3. Not addressing processes or broader systems
Implementing ESG will inevitably mean changing aspects of operations. In many cases, older processes will be replaced or reworked to meet new standards. But it should all be done with the overall purpose of ESG in mind: limiting a company's harmful effects on the environment and society. Focusing too much on specific solutions can result in quickly achieving KPIs that are contradictory to the overall objective in the long run.
Starting with a scope too large: Companies should adapt their priorities based on their organizational capabilities. Rather than starting off with bigger challenges that may take years to change, policies might best be implemented over a period of time to build and show progress towards larger goals.
Not utilising sustainability tools: A reliable tracking system that uses the necessary standardized frameworks can get companies on the right track from start. These tools automate data collection and make analysis easier, so the insights can be actionable and productive and save valuable time to focus on the analysis rather than admin work on getting the data.

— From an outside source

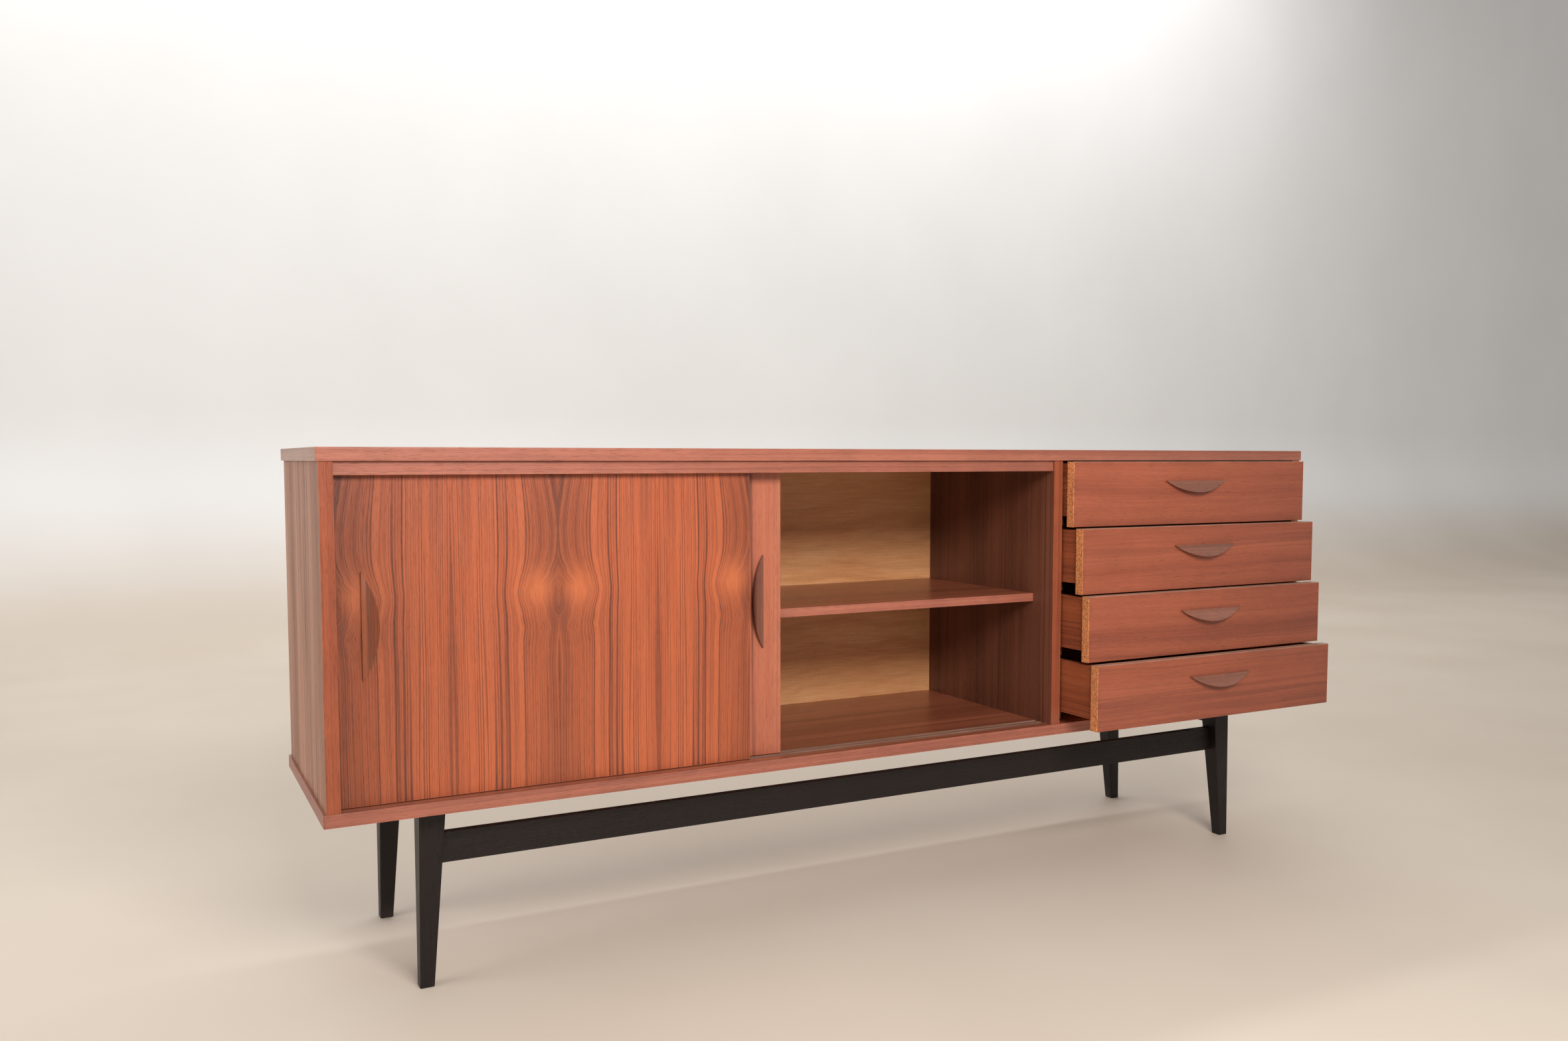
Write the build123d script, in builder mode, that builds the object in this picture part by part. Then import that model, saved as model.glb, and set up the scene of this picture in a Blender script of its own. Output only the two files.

Not considering flexibility for future requirements: New regulations will come into play and frameworks evolve just as the companies will. It’s important to select a system that can easily adapt to new changes without having to redo all previous work.
Too high focus on the measure rather than the process and outcome: If the KPIs are not regularly reviewed in context of overall process and desired outcome, there is a risk of gamification, whereby a company takes action that achieves the KPI, but in the long run is contradictory to the overall objective. An article by Harvard Business Review outlines an example from the 1970’s where the US Government required that car companies produce passenger-car fleets with a higher average fuel economy. As the rules were different for SUVs, the production moved and the overall emissions went up.
Having ESG-savvy leaders and developing actionable insights based on ESG data can help avoid such missteps. But companies should also adapt their priorities based on their organizational capabilities. Rather than starting off with bigger challenges that may take years to change, policies might best be implemented over a period of time to build and show progress towards larger goals. It's also important to implement ESG in a way that can adapt to new changes and regularly review KPIs in the context of overall processes and desired outcomes.
Avoiding common mistakes when Implementing ESG in the organization
Leaders implementing ESG should engage beyond organizational boundaries and tap into diverse perspectives to learn from and collaborate with. But they also need to learn from the people on the front lines of their organization to better understand how ESG responses can affect business at the most basic level. And they need to keep learning, from both outside and inside their organization, as their efforts progress.
In the end, a strong position of environmental and social governance can create incredible value. It can help stay ahead of potential government regulations, but it also often makes brands more appealing to consumers and shares more enticing to investors. Companies that have properly implemented ESG have seen improved financial fortitude, public opinion, and even employee morale. But the benefits of ESG can only be experienced if it’s smartly implemented to avoid its common pitfalls.